Lauchert was born in Sigmaringen on 4 February 1823. He was the son of the Court Chamberlain Joseph Lauchert and his wife Maria Waldburga Guttenberg.[1]
Like his six brothers, he attended the Hedinger Progymnasium and then the Grand Ducal Baden Lyceum in Konstan.[1]
He was supported from an early age by Prince Karl Anton von Hohenzollern-Sigmaringen. From 1839, he studied at the Academy of Fine Arts in Munich under Peter von Cornelius and attended the painting school there led by Joseph Bernhardt where his focus was on nudes and portraits. In 1845 he went to Paris and worked for a time with Franz Xaver Winterhalter.[1]

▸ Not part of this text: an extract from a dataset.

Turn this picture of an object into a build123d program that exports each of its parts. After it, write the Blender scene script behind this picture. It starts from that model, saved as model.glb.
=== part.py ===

In 1858 he settled in Berlin as a freelance painter and was considered a "painter for the highest circles of society". He worked as a court painter at the Berlin court and portrayed, among others, Lieutenant Colonel Baron Helmuth von Moltke.[1]
Lauchert became court painter to the Hohenzollern family and enjoyed extraordinary popularity as a portrait painter among the aristocracy. He created paintings (mostly portraits) for most courts in Germany, Russia, and England that demonstrate an elegant, sometimes somewhat sweet, approach and a masterful treatment of flesh tones and textiles.[2][3]
On 30 April 1857 in Herbsleben near Gotha, he married Princess Amalie Adelheid of Hohenlohe-Schillingsfürst (1821–1902) against the wishes of her family.[4] She was a daughter of Franz Joseph, Prince of Hohenlohe-Schillingsfürst and Princess Constanze of Hohenlohe-Langenburg. Among her siblings were Prince Viktor I, Duke of Ratibor, whose portrait he painted in 1845. According to her brother Chlodwig's memoir:
"The resulting estrangement lasted but a few years. Princess Salm writes on the subject: 'Later on my sister was reconciled to all my and passed many a happy hour again with my brother Chlodwig. My brothers came to see that the man for whom she had given up all was entirely worthy of her. He was not only a talented artist but an admirable and wholly trustworthy character.'".[5]
The couple had five children, of whom only three reached adulthood. Lauchert died in Berlin on 27 December 1868.[6]